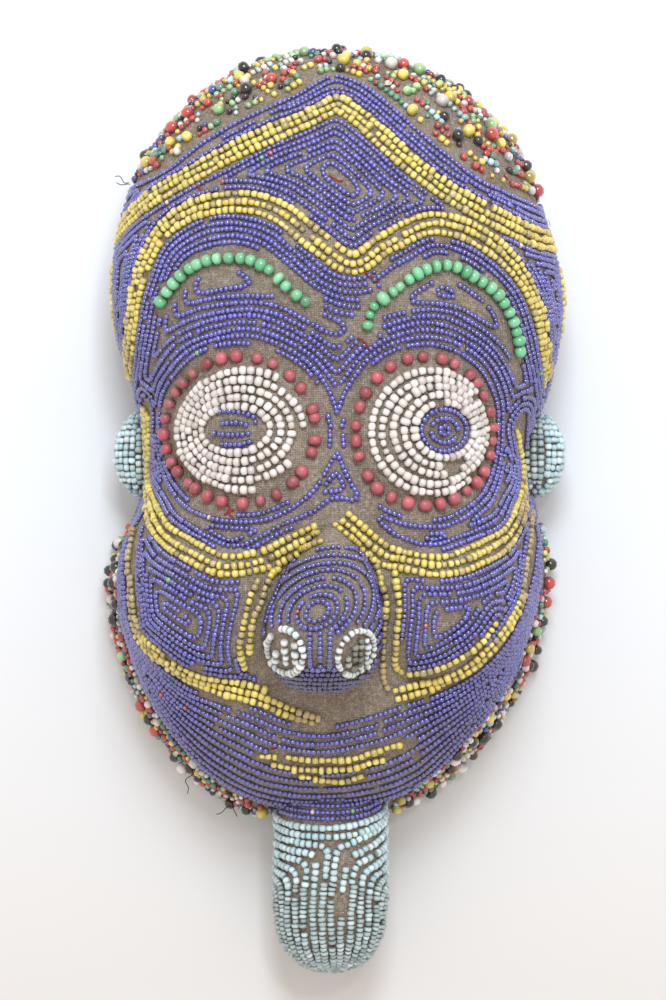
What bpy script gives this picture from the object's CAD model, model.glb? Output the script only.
"""Beaded mask lying face up: a carved wooden face covered with cloth and sewn with glass beads.

Every surface is a formula over whole numpy arrays, in millimetres, with the top of the head along +Y and
the face along +Z. Charts map positions on a unit disc or on a strip to points of the carving, and rows of
beads are laid on those charts.
"""

import math

import bpy
import numpy as np
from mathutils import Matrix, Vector


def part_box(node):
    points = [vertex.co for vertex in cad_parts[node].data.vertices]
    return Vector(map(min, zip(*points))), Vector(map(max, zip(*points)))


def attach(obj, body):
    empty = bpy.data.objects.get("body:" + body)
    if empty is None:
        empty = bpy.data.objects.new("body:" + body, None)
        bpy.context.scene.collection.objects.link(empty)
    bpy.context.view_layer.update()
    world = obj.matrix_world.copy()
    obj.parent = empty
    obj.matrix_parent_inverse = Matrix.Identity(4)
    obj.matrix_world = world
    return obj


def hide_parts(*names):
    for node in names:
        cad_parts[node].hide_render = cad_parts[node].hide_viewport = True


bl_info = {
    "name": "Beaded Mask",
    "version": (1, 0, 0),
    "blender": (4, 5, 0),
    "location": "3D View > Sidebar > Mask",
    "description": "Builds a cloth-covered, bead-sewn wooden mask and its stage",
    "category": "Add Mesh",
}

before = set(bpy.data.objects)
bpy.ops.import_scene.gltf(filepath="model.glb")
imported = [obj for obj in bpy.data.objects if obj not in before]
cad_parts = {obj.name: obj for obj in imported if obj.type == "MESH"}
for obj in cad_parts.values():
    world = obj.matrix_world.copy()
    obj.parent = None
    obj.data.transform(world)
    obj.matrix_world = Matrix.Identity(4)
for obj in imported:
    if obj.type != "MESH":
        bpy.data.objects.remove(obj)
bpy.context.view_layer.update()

# Where the drawing's own axes meet the frame's, in millimetres
CLOTH_TOP_Y = 206.0
BEARD_X = -1.0
SHIFT = np.array([
    1000 * (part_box("beard_beads")[0].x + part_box("beard_beads")[1].x) / 2 - BEARD_X,
    1000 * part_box("cloth_cover")[1].y - CLOTH_TOP_Y,
    0.0,
])

# Sizes of the carving
SIDE_HEIGHT = 28.0
FACE_DEPTH = 88.0
FOREHEAD_RISE = 5.0
EYE_HOLLOW = 9.0
LIP_HOLLOW = 7.0
CHEEK_HEIGHT = 13.0
EYE_HEIGHT = 9.0
JAW_ROLL = 4.0
NOSE_HEIGHT = 38.0
JAW_LEAN = 9.0
ROUND = 2.4
DOME = 2.1
FRONT_SHARE = 0.84
RIM_WIDTH = 15.0
FRONT_WALL = 26.0
CLOTH_EDGE = 3.0
CLOTH_THICKNESS = 1.5
HEART = np.array([0.0, 35.0])
OUTLINE = [
    (-4, 206), (44, 196), (80, 165), (98, 121), (103, 89), (97, 55), (88, 28), (92, 1), (99, -24),
    (96, -56), (84, -88), (60, -119), (26, -141), (-24, -144), (-60, -128), (-89, -91), (-102, -53),
    (-101, -26), (-89, 0), (-85, 26), (-89, 51), (-98, 84), (-97, 121), (-83, 160), (-50, 193),
]
CHEEKS = [(-57.0, -44.0, -0.2), (54.0, -44.0, 0.2)]
EYE_DOMES = [(-39.7, 33.0), (38.5, 33.0)]
NOSE_X, NOSE_Y = -4.5, -54.0
NOSE_HALF_WIDTH = 24.5
NOSE_ABOVE = 47.0
NOSE_BELOW = 25.0
NOSE_SLANT = 5.0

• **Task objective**
Extract every line containing the string "Identity" from the data above.

• **In response**
    obj.matrix_parent_inverse = Matrix.Identity(4)
    obj.matrix_world = Matrix.Identity(4)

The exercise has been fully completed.